Labour, however, did not let down socialists with its thirteen year spending bonanza which now, thankfully, is being significantly curbed.  Socialists must be wincing at the public spending cuts, welfare reform and general disdain for left-leaning principles which put this country’s public finances in such a mess.

So there are plenty of things for socialists to protest about at the moment and the passing of Baroness Thatcher reminded them how well they were beaten some 30 years ago.  How did they react to her death?  Were they keen to show they’ve ‘got over it’ and can now present us with socialism for the 21st century?  Or were they keen to resuscitate 30 year old arguments and grudges?  We all know the answer to that one which reminded me of some advice from an old friend, “never bring up an argument you’ve lost!”

During the last couple of weeks, a significant number of people on the left let their comrades down by how they chose to react to the death of the former Prime Minister.  Rather than simply state their opposition to Thatcher’s policies, many socialists gleefully expressed their pleasure that a woman who had the audacity to implement policies they disagreed with has died.  It’s a childish mindset beyond belief: ‘I disagreed with her.
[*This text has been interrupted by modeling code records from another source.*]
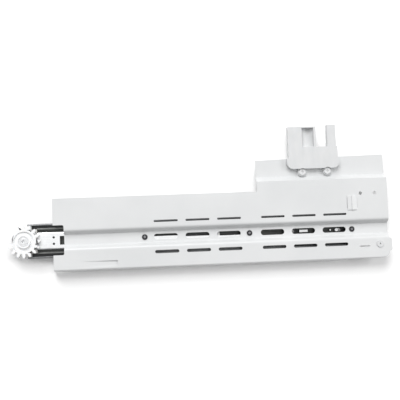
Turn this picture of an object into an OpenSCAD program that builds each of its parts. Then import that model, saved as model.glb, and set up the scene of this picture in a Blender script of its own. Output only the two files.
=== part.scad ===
// Full-extension ball-bearing drawer slide with a pressed drawer-side carrier plate.
// X runs along the slide towards the drawer front, Y is up when fitted, Z points from the
// cabinet wall to the drawer. The origin is the centre of the cabinet rail's mounting face.

/* [Cabinet rail] */
// Length of the cabinet rail
rail_length = 450; // [446:1:454]
// Half of the rail's height, 45.5 mm in all
rail_half_height = 22.75; // [22.7:0.01:22.8]
// Thickness of the rolled steel of the rails
rail_wall = 1.3; // [1.2:0.05:1.4]
// Distance between the two outermost cabinet screw holes
cabinet_hole_spacing = 384; // [380:1:386]
// Radius of the cabinet screw holes
cabinet_hole_r = 2.3; // [2:0.05:2.5]

/* [Travel] */
// Travel of the middle rail out of the cabinet rail
middle_travel = 205; // [200:1:205]
// Travel of the drawer rail out of the middle rail
drawer_travel = 215; // [205:1:215]

/* [Balls] */
// Radius of the balls between the cabinet rail and the middle rail
outer_ball_r = 2.3; // [2.25:0.01:2.35]
// Radius of the balls between the middle rail and the drawer rail
inner_ball_r = 1.9; // [1.85:0.01:1.95]
// Balls in each group
balls_per_group = 5; // [3:1:6]

/* [Carrier plate] */
// Thickness of the pressed sheet
sheet = 1.5; // [1.4:0.05:1.6]
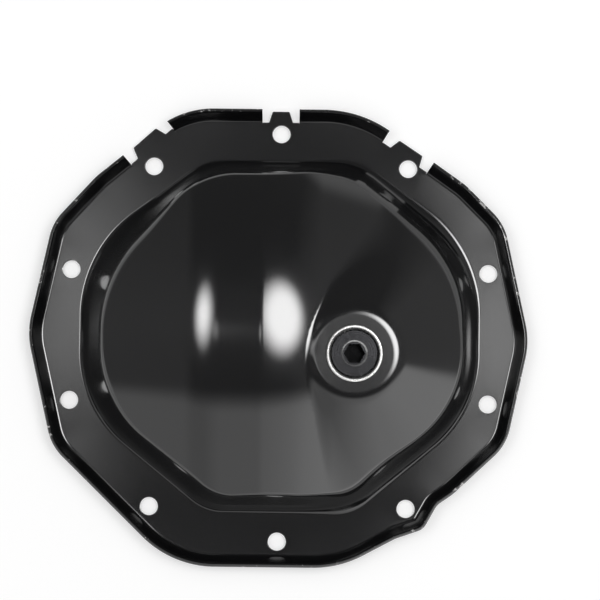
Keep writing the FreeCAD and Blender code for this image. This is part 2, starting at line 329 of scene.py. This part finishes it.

I thought her policies were wrong and I didn’t like their impact, therefore, I’m glad she’s dead’.  Many on the left have plunged to a new low in a desperate attempt to get some false sense of ‘revenge’ over the Conservative standard bearer who democratically and successfully led the charge against them.

In Barnet, we’ve become accustomed to the juvenile left, a faction of socialists and anti-council activists who resort to name calling, personal attacks (as opposed to just attacking policy), trivial pursuits and scaremongering.  Not all on the left act like this of course but a significant number do.  Small groups have tried to halt meetings of democratically elected councillors by uncouthly shouting and screaming.   Apparently, not doing what a small group of screamers and shouters want is undemocratic!  They completely miss the fact that the councillors they scream at have been elected by thousands of residents who clearly wanted a Conservative administration and expect it to do what Conservatives do; run efficient services and keep council tax under control.  Protest is one thing, but interfering with the right of elected members to conduct official business by screaming at them is quite another. 

Irrationality, uncouth tactics and comments, name calling, personalisation of arguments, speculation giving over to ‘stirring’ – these are the tools of many on the left borne out of desperation, defeat and the knowledge their policies don’t really strike a chord with the majority of people in this country and this borough.  In British politics, this sort of behaviour comes with the territory and is water off a duck’s back for those of us used to it.  The only other place it’s expected is the playground.  What the practitioners of juvenile politics don’t appreciate, though, is that their methods backfire: any ordinary resident witnessing such childishness will run a mile from them and their ‘ideals’ – and that applies to those on the right as well as the left.

Tuesday, 9 April 2013

Finchley's First Lady

Baroness Thatcher, Finchley’s first lady MP, will be sorely missed by many local residents and members of Finchley and Golders Green Conservative association.  Residents and conservative activists saw a different side to the ‘Iron Lady’; a warm, caring, thoughtful mother and dedicated MP who also happened to be the best post-war Prime Minister we’ve ever had. 

Even after she stepped down as MP in 1992, Baroness Thatcher remained interested in the area and regularly saw old friends.  Not too long ago, I enjoyed a chat and cup of tea with her at Avenue House where she was obviously very pleased to be back in Finchley.  

For me, her passing symbolises the slow loss of a generation of great, heavyweight politicians.  She told it like it was and stuck to her beliefs regardless of what the latest focus group said or how loud the vocal minorities screamed at public meetings and the picket lines. 

Some of her critics have said awful, distasteful and childish things the last couple of days and I will not give them attention they don’t deserve except to refer you to this excellent article explaining their motive.  These people hate Thatcher because she defeated them.  The public at large backed her, they wanted the leadership and direction she so strongly provided.


Baroness Thatcher was inspirational and she made a huge positive difference to the UK and the world.  Without her perseverance the 80s would have been a repeat of the 70s with Britain never making the transition from a limping laughing stock to a major world economy. 

Baroness Thatcher is an example to all in public life; if you believe in something and know it to be the right way forward, you must persevere, stand firm and not let the vocal minority and vested interests detract you.  May she rest in peace.